Soliloquios de un memorioso

La Panadería de Font

Podría haberse llamado «El Globo» o «El Molino» pero para los convecinos era «la panadería de Font», dicho así objetiva y afectuosamente.
Ya se sabe que en ella trabajaron durante muchos años Don Juan y sus hijos Juan (El gordo) y José (Pepe).
Era una panadería típica sin pretensiones de confitería, pero todo se hacía bien, excelentemente bien. Sus productos esenciales, salvo, ocasionales variantes, eran pan francés, galletas, trinchas, algunos bizcochitos y los llamativos «cuernitos».
Varias veces entré en lo que en la jerga se llama «la cuadra» y allí veía ese concierto de harinas, grandes volúmenes de masa, las amasadoras trabajando y el horno refulgente. Se encontraban esos protagonistas mencionados con sus higiénicos ropajes blancos y ligeros dada la temperatura del fuego cercano. A hora temprana ya estaban casi listos los primeros productos, propios de un esfuerzo comenzado en otro de los tantos madrugones que ya les eran habituales como forma de vida y trabajo.
Todo esto pude conocerlo porque iba diariamente a comprar pero también casi todas las mañanas en las que estudiábamos juntos alguna materia con el hijo de Pepe, el más tarde Dr. José Luis Font (Pelusa, por entonces) de la parte en que fuimos compañeros de bachillerato. Querido y entrañable amigo de toda la vida. Cursábamos el secundario y repasábamos las lecciones ordenadas, hasta que María (la madre) notaba que era más lo que charlábamos que lo que estudiábamos y nos encarrilaba con amable rigor.
En este relato me reservé un momento especial y es para referirme ahora a la aparición del producto estrella de la panadería: las tortas negras.

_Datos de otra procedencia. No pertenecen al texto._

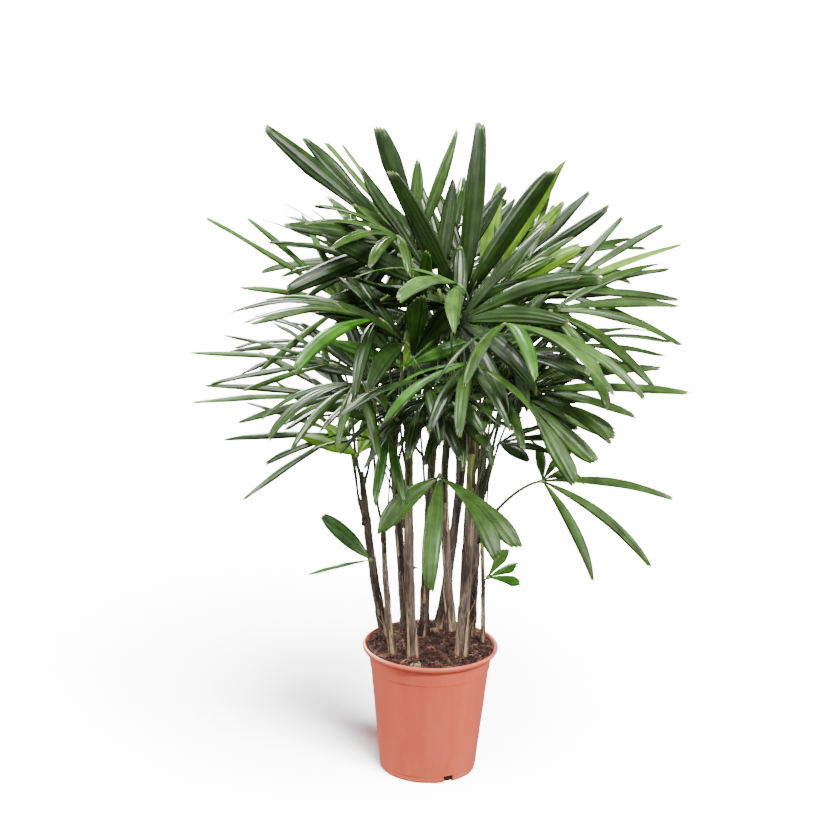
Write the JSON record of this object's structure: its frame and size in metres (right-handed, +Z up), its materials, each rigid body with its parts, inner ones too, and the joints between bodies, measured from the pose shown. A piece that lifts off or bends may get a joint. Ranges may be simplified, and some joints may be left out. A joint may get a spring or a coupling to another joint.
{
  "type": "potted lady palm",
  "caption": "Clump-forming lady palm with fibrous canes and fans of blunt pleated leaflets, in a round tapered plastic pot.",
  "frame": {"origin": "middle of the pot's flat underside, on the pot's axis", "axes": "+Z up, -Y towards the front of the plant, +X to the viewer's right"},
  "size_m": [0.836, 0.9245, 1.1635],
  "materials": {
    "pot_plastic": "moulded terracotta coloured plastic, matte with a soft sheen",
    "coir_soil": "coarse dark coir potting soil with loose fibres",
    "cane_fibre": "woody cane wrapped in coarse brown sheath fibre",
    "palm_leaf": "pleated deep green leaf with a soft gloss"
  },
  "bodies": {
    "root": {"pot": "pot_plastic", "soil": "coir_soil", "cane_1": "cane_fibre", "cane_2": "cane_fibre", "cane_3": "cane_fibre", "cane_4": "cane_fibre", "cane_5": "cane_fibre", "cane_6": "cane_fibre", "cane_7": "cane_fibre", "cane_8": "cane_fibre", "cane_9": "cane_fibre", "cane_10": "cane_fibre", "frond_01": "palm_leaf", "frond_02": "palm_leaf", "frond_03": "palm_leaf", "frond_04": "palm_leaf", "frond_05": "palm_leaf", "frond_06": "palm_leaf", "frond_07": "palm_leaf", "frond_08": "palm_leaf", "frond_09": "palm_leaf", "frond_10": "palm_leaf", "frond_11": "palm_leaf", "frond_12": "palm_leaf", "frond_13": "palm_leaf", "frond_14": "palm_leaf", "frond_15": "palm_leaf", "frond_16": "palm_leaf", "frond_17": "palm_leaf", "frond_18": "palm_leaf", "frond_19": "palm_leaf", "frond_20": "palm_leaf", "frond_21": "palm_leaf", "frond_22": "palm_leaf", "frond_23": "palm_leaf", "frond_24": "palm_leaf", "frond_25": "palm_leaf", "frond_26": "palm_leaf", "frond_27": "palm_leaf", "frond_28": "palm_leaf", "frond_29": "palm_leaf", "frond_30": "palm_leaf", "frond_31": "palm_leaf", "frond_32": "palm_leaf", "frond_33": "palm_leaf", "frond_34": "palm_leaf", "frond_35": "palm_leaf", "frond_36": "palm_leaf", "frond_37": "palm_leaf", "frond_38": "palm_leaf", "frond_39": "palm_leaf", "frond_40": "palm_leaf", "frond_41": "palm_leaf", "frond_42": "palm_leaf", "frond_43": "palm_leaf", "frond_44": "palm_leaf", "frond_45": "palm_leaf", "frond_46": "palm_leaf", "frond_47": "palm_leaf", "frond_48": "palm_leaf"}
  },
  "joints": []
}
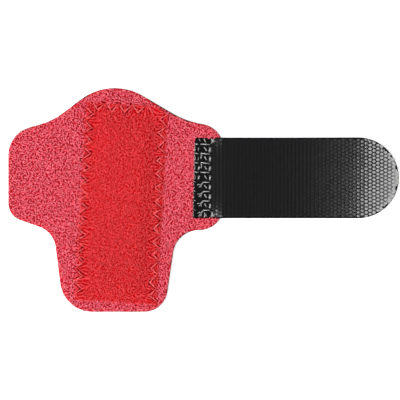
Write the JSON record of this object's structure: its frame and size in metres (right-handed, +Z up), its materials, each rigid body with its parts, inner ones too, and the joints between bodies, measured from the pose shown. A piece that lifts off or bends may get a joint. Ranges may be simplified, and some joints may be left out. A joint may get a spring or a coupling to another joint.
{
  "type": "finger splint",
  "caption": "Fabric wrap with a dome, two wings and a foot, a padded centre panel and a hook strap, laid open flat, for bracing one finger.",
  "frame": {"origin": "bottom centre of the bounding box, on the surface that the open splint lies on", "axes": "+X along the hook strap towards its round end, +Y from the foot to the dome, +Z up out of the side that touches the finger"},
  "size_m": [0.1208, 0.0694, 0.0081],
  "materials": {
    "wrap_laminate": "brushed loop fabric on dark foam",
    "panel_loop": "dense red loop pile",
    "hook_tape": "black nylon hook tape with a soft sheen"
  },
  "bodies": {
    "root": {"wrap": "wrap_laminate", "centre_panel": "panel_loop", "hook_strap": "hook_tape"}
  },
  "joints": []
}
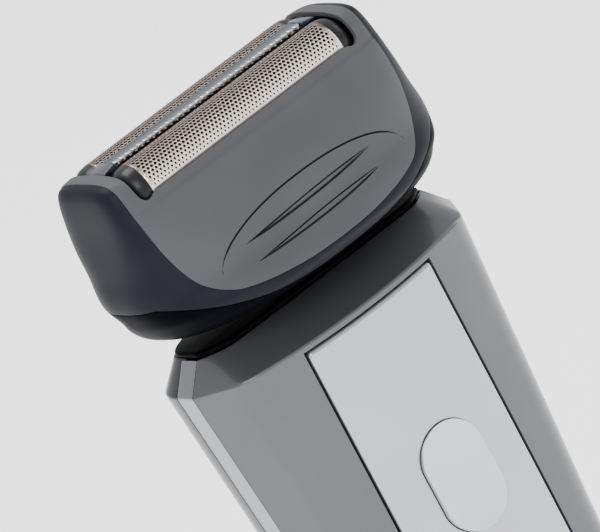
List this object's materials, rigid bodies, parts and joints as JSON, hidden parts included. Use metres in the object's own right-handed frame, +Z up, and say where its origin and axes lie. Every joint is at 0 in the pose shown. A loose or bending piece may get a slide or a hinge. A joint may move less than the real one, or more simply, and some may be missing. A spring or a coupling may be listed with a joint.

A cierta hora de la mañana y mientras estudiábamos en el escritorio de la panadería se oía el abrir y cerrar de las puertas en una vitrina muy alta que estaba detrás del mostrador. Era el momento en el que don Juan (el Abuelo) colocaba las fuentes con las tortas negras recién salidas del horno, todavía muy calientes y con el azúcar negra casi acaramelada en los bordes. Rápidamente acudíamos a rescatarlas para nuestro goce alimen- tario.
Muchas veces y en distintos ámbitos y tiempos hice alusión a estas delicias de las que tengo un recuerdo imborrable y para las cuales nunca encontré que pudieran superarlas. Varias veces compré y las llevé de regalo a quienes habían escuchado mis comentarios al respecto.
La memoria sobre lo dicho hasta aquí se amplia y acumula recuerdos asociados.
Lo recuerdo a Pepe, que fue al que más traté, como un trabajador infatigable de todos los días y en esa vida de horarios a contramano.
Lo veo «trajeado» en los domingos ir a almorzar a la casa de su suegra, como única distracción semanal y volver con María a media tarde ya que había que pensar en el próximo «madrugón».
A todo esto que expreso con especial sentimiento debo sumar mi singular cariño por «Pelusa» Font , gran amigo de toda la vida, excelente médico cirujano quien el día antes de que le practicaran la última operación sobre su largo mal me llamó y dijo que la venía estudiando desde hacía tiempo y que se jugaba la única alternativa: vida o muerte.
No estaba en el país cuando murió y antes de viajar quise verlo pero me dijo que charlaríamos cuando volviera, él y yo sabíamos que eso no iba a ocurrir.
Supe que lo cremaron y que sus cenizas se dispersaron en el autódromo donde todavía con pretensiones de Formula 1 seguirá soñando y en carrera con su antiguo Citroen. Valgan estas simples palabras para recordarlo con mi unión en el afecto extensivo a sus familiares, Celia y sus hijas Luz y Victoria.
Repito, sobre la base de un recuerdo se hace una suma y gracias por poder hacerlo.